Afterall, that I cite above admittedly does not readily lend itself to being TWEETED about, afterall, so perhaps it really is a dead letter among America’s younger generations.
But should it be?
So what does anyone think on that?
Should we know that stuff today?
As to tyranny, in “A Citizen of America: An Examination Into the Leading Principles of America,” the esteemed Noah Webster posited as follows on October 17, 1787, eleven years after the first Fourth of July in America, to wit:
But what is tyranny?
Or how can a free people be deprived of their liberties?
Tyranny is the exercise of some power over a man, which is not warranted by law, or necessary for the public safety.
A people can never be deprived of their liberties, while they retain in their own hands, a power sufficient to any other power in the state.
This position leads me directly to enquire, in what consists the power of a nation or of an order of men?

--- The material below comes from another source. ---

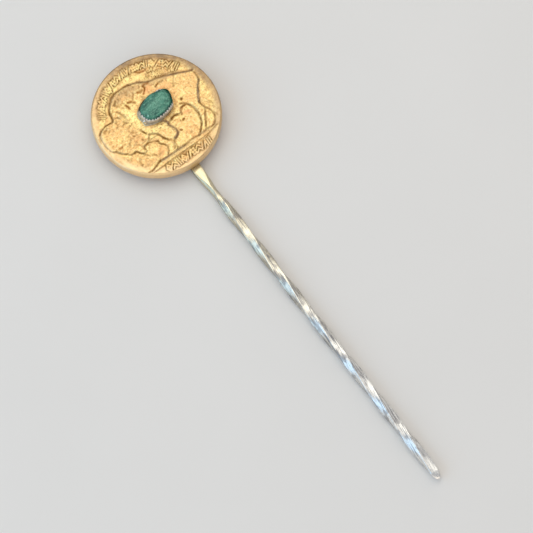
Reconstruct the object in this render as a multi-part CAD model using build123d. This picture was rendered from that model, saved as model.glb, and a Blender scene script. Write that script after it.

In 1787, eleven years after the first Fourth of July in America, at the beginning of this nation’s political history, the esteemed Noah Webster raised that question, and then, in my estimation, anyway, as a conscientious American citizen, he never really answered it, nor could he have, really, again in my estimation, leaving it to us today in our own times to have to address the question.
So, people, in 2017, in what consists the power of a nation or of an order of men?
Is it the same as it was in 1776?
Or is it now different because we are no longer the same as those original Americans?